GIVEN PROBLEM
Return the line containing "extrude(plan(lid_wall_height, lid_setback), amount=rim_band)", the line containing "depsgraph = bpy.context.evaluated_depsgraph_get()", and every line between them, exactly as they stand. Output nothing else.

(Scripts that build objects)

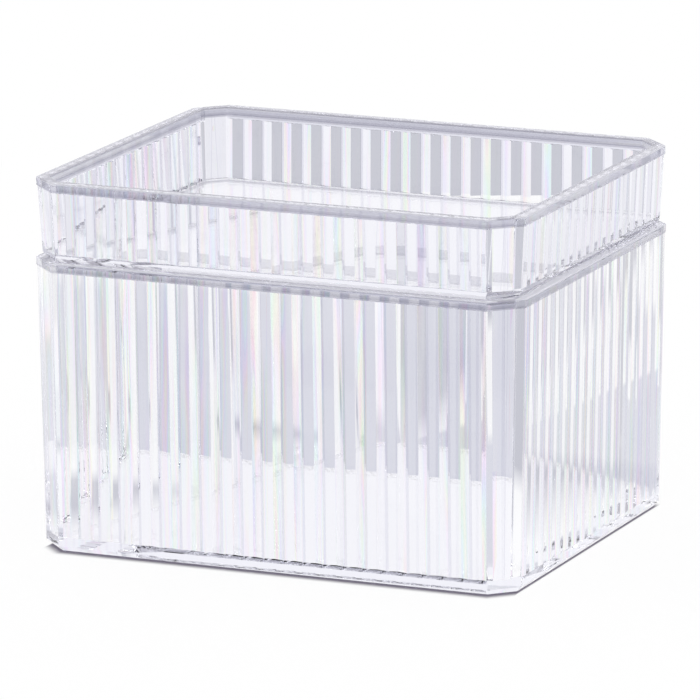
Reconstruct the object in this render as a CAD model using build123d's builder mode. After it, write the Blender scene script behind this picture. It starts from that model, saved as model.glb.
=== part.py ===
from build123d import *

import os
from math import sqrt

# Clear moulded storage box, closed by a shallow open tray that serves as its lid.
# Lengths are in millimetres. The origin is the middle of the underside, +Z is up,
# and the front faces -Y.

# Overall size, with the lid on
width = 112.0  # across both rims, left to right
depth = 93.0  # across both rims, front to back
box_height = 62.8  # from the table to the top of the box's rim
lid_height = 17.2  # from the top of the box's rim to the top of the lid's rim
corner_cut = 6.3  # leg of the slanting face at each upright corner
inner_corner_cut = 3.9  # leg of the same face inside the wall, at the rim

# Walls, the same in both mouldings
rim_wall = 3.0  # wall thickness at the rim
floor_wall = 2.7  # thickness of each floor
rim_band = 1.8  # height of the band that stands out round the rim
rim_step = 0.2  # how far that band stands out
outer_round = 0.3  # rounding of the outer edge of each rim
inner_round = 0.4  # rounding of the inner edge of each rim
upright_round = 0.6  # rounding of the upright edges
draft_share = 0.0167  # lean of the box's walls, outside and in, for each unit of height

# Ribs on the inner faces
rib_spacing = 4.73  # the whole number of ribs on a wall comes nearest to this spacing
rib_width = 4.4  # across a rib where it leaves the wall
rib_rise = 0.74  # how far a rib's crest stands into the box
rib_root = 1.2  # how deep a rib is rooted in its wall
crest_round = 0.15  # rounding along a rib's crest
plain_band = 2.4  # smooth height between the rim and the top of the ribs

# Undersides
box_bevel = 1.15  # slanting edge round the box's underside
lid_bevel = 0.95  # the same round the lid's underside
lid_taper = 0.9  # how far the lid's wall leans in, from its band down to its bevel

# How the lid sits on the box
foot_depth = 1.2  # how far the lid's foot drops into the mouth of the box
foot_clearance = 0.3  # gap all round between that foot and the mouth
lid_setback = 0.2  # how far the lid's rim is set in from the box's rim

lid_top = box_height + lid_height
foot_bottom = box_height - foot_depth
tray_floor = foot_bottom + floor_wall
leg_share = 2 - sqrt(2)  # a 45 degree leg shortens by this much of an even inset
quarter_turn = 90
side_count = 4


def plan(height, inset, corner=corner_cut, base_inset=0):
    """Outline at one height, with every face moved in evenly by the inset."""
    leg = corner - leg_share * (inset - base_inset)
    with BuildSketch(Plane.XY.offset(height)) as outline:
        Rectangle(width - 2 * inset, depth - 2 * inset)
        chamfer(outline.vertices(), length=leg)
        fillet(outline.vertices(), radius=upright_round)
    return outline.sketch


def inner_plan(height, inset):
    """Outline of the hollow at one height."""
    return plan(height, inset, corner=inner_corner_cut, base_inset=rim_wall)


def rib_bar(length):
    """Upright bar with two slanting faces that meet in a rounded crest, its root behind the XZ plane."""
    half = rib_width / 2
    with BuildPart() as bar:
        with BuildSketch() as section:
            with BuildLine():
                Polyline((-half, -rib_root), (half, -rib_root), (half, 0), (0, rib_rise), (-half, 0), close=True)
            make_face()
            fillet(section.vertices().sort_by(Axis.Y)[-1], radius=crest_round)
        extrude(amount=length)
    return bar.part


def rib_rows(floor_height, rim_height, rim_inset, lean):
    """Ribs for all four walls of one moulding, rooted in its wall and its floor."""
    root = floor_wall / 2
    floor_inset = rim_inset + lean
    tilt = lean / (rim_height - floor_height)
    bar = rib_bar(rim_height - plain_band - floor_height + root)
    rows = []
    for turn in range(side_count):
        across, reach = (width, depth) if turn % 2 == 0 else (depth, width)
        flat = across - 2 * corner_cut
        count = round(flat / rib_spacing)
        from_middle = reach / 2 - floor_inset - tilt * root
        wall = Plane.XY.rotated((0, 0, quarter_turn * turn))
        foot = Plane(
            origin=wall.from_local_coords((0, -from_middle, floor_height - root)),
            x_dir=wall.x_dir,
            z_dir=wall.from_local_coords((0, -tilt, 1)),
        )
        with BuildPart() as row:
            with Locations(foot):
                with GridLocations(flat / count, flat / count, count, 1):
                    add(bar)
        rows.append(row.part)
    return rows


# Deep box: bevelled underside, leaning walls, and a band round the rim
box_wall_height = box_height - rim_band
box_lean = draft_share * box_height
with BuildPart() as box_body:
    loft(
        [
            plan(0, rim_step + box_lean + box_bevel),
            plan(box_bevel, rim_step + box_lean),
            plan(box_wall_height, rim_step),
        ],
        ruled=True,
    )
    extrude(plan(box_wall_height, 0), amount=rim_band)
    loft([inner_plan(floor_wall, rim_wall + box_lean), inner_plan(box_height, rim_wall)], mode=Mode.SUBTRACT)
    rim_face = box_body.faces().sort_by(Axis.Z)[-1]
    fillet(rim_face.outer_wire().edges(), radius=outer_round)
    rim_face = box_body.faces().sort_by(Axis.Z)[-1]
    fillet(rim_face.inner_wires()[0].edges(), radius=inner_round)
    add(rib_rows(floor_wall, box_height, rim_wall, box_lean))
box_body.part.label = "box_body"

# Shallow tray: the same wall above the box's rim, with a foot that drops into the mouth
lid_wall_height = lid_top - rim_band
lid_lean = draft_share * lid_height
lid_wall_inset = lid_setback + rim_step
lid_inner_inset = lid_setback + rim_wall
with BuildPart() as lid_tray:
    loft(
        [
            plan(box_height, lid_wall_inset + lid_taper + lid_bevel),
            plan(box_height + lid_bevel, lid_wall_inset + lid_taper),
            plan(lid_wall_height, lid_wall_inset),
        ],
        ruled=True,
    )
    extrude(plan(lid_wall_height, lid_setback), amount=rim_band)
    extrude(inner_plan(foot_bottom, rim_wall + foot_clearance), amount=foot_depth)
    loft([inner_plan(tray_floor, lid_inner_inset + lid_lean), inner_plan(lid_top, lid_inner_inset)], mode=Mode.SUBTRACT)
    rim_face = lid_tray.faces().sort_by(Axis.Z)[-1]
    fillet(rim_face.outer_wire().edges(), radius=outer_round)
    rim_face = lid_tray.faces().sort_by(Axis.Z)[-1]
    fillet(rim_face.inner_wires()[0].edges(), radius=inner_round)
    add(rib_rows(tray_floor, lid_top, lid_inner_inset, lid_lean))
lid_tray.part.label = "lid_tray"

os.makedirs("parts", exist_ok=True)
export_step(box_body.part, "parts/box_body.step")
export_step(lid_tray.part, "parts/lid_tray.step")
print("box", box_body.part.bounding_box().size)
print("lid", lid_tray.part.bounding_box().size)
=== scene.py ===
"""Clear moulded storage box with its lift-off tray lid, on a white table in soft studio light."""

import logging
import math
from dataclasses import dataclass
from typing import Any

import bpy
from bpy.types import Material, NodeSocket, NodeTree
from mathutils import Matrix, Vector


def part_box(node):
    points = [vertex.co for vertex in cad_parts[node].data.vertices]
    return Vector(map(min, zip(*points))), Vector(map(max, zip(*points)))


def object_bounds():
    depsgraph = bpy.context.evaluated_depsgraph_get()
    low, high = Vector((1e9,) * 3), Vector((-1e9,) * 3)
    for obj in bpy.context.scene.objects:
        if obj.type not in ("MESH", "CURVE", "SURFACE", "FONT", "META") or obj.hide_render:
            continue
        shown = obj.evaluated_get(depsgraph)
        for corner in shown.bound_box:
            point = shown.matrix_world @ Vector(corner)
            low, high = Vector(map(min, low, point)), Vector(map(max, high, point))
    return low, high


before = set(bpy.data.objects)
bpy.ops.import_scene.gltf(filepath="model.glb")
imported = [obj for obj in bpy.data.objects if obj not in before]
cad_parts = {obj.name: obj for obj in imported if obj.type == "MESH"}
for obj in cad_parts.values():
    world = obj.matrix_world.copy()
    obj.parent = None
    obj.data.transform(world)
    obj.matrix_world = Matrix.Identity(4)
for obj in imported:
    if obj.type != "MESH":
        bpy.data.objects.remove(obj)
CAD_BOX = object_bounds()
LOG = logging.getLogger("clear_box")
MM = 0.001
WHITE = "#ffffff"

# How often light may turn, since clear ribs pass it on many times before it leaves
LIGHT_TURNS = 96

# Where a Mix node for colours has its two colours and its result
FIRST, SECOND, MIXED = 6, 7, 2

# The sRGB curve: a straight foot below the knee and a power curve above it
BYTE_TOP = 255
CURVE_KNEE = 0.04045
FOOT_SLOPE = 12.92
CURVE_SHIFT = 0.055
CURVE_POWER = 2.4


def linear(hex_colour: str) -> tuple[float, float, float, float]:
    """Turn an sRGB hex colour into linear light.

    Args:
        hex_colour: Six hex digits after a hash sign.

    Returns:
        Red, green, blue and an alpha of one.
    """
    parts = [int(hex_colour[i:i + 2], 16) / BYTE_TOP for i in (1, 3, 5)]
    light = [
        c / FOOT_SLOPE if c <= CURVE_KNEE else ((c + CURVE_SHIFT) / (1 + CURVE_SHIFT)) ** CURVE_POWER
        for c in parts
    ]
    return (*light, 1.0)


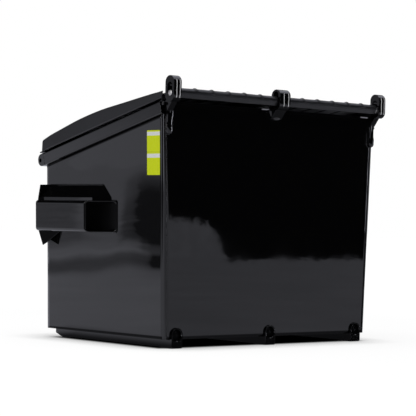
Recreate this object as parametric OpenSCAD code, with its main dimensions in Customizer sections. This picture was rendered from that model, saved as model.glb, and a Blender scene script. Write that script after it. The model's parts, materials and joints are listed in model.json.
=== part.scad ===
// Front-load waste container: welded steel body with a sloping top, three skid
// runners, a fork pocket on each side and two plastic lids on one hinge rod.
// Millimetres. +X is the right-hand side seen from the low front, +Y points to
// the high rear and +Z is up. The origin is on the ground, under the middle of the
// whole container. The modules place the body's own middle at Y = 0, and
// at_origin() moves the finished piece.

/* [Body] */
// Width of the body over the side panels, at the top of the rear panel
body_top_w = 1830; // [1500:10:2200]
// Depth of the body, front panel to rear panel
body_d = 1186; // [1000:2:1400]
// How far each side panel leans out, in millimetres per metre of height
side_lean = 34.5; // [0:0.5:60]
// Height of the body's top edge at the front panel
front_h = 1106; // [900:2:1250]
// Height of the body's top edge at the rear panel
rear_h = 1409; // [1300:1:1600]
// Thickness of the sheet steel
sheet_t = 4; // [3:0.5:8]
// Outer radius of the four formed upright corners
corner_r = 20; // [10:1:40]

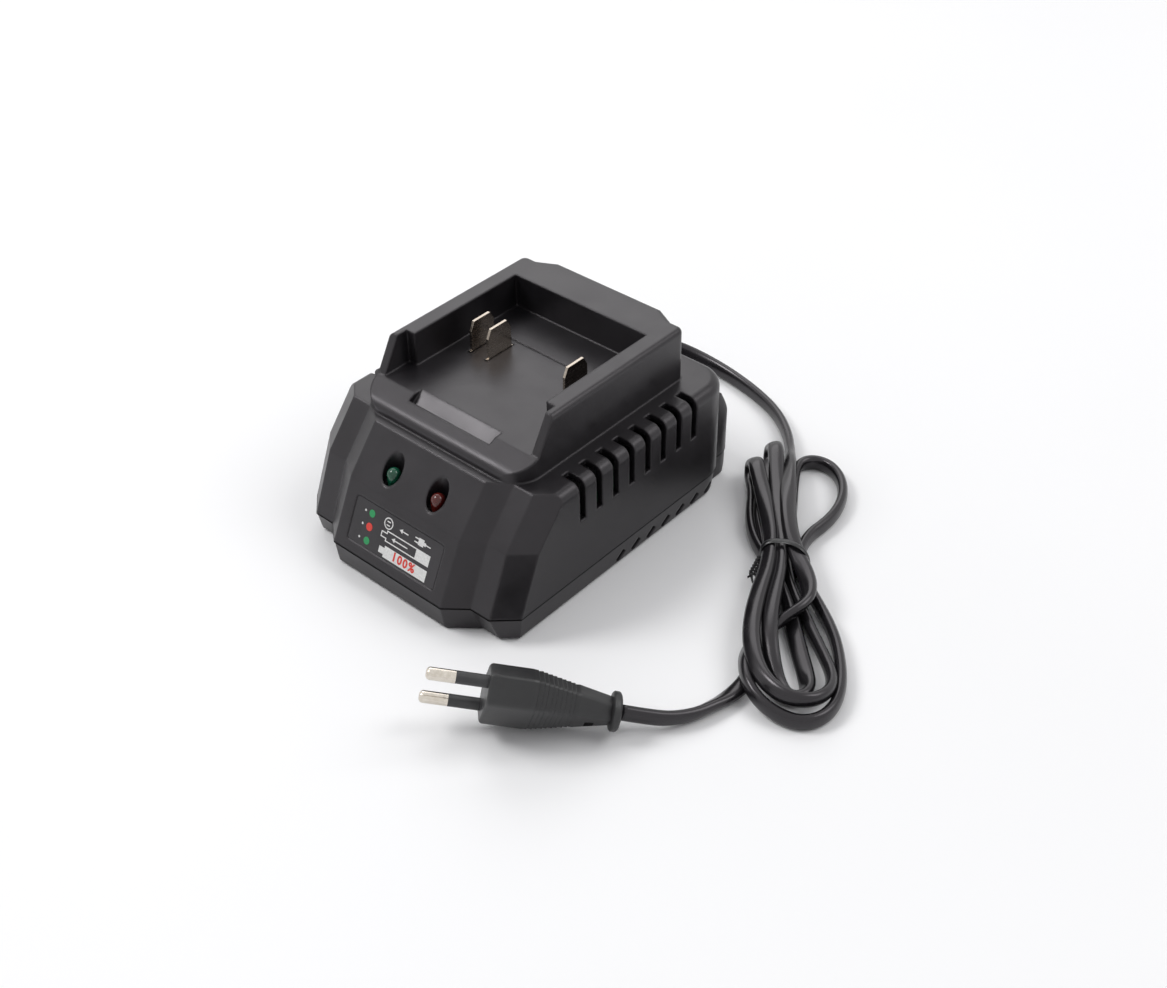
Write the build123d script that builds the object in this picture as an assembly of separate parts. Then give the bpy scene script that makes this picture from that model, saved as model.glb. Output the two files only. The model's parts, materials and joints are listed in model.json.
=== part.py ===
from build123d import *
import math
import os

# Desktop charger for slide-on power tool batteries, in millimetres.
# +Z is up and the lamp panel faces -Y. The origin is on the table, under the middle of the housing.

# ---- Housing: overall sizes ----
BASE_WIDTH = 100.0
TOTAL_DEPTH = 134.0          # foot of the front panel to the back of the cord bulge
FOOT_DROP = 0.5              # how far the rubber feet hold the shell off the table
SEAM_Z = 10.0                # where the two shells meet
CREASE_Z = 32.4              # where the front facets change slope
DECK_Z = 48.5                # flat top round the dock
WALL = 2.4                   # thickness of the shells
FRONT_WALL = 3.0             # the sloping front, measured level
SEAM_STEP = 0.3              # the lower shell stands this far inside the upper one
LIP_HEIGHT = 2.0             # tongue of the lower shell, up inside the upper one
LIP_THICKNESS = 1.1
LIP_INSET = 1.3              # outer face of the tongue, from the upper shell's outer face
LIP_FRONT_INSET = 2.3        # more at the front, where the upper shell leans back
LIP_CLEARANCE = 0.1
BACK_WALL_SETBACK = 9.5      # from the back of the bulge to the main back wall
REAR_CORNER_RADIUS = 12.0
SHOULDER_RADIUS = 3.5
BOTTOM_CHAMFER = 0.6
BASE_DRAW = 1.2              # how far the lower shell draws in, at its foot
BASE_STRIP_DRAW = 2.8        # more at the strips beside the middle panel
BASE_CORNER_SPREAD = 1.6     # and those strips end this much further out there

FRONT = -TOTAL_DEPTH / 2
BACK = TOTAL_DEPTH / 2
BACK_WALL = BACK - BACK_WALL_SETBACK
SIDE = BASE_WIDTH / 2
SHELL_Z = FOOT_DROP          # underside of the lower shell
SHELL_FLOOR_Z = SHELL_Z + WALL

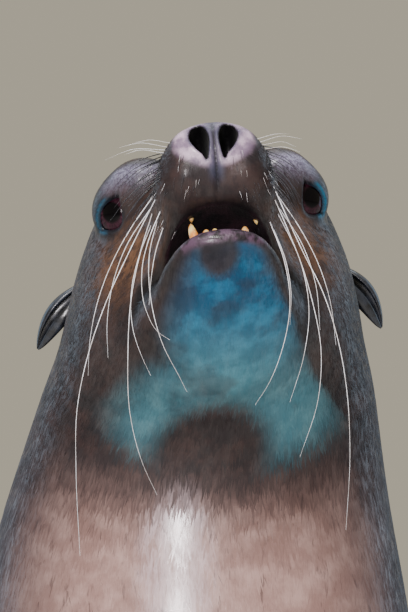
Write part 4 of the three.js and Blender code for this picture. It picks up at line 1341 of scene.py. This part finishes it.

WORKED ANSWER
    extrude(plan(lid_wall_height, lid_setback), amount=rim_band)
    extrude(inner_plan(foot_bottom, rim_wall + foot_clearance), amount=foot_depth)
    loft([inner_plan(tray_floor, lid_inner_inset + lid_lean), inner_plan(lid_top, lid_inner_inset)], mode=Mode.SUBTRACT)
    rim_face = lid_tray.faces().sort_by(Axis.Z)[-1]
    fillet(rim_face.outer_wire().edges(), radius=outer_round)
    rim_face = lid_tray.faces().sort_by(Axis.Z)[-1]
    fillet(rim_face.inner_wires()[0].edges(), radius=inner_round)
    add(rib_rows(tray_floor, lid_top, lid_inner_inset, lid_lean))
lid_tray.part.label = "lid_tray"

os.makedirs("parts", exist_ok=True)
export_step(box_body.part, "parts/box_body.step")
export_step(lid_tray.part, "parts/lid_tray.step")
print("box", box_body.part.bounding_box().size)
print("lid", lid_tray.part.bounding_box().size)
=== scene.py ===
"""Clear moulded storage box with its lift-off tray lid, on a white table in soft studio light."""

import logging
import math
from dataclasses import dataclass
from typing import Any

import bpy
from bpy.types import Material, NodeSocket, NodeTree
from mathutils import Matrix, Vector


def part_box(node):
    points = [vertex.co for vertex in cad_parts[node].data.vertices]
    return Vector(map(min, zip(*points))), Vector(map(max, zip(*points)))


def object_bounds():
    depsgraph = bpy.context.evaluated_depsgraph_get()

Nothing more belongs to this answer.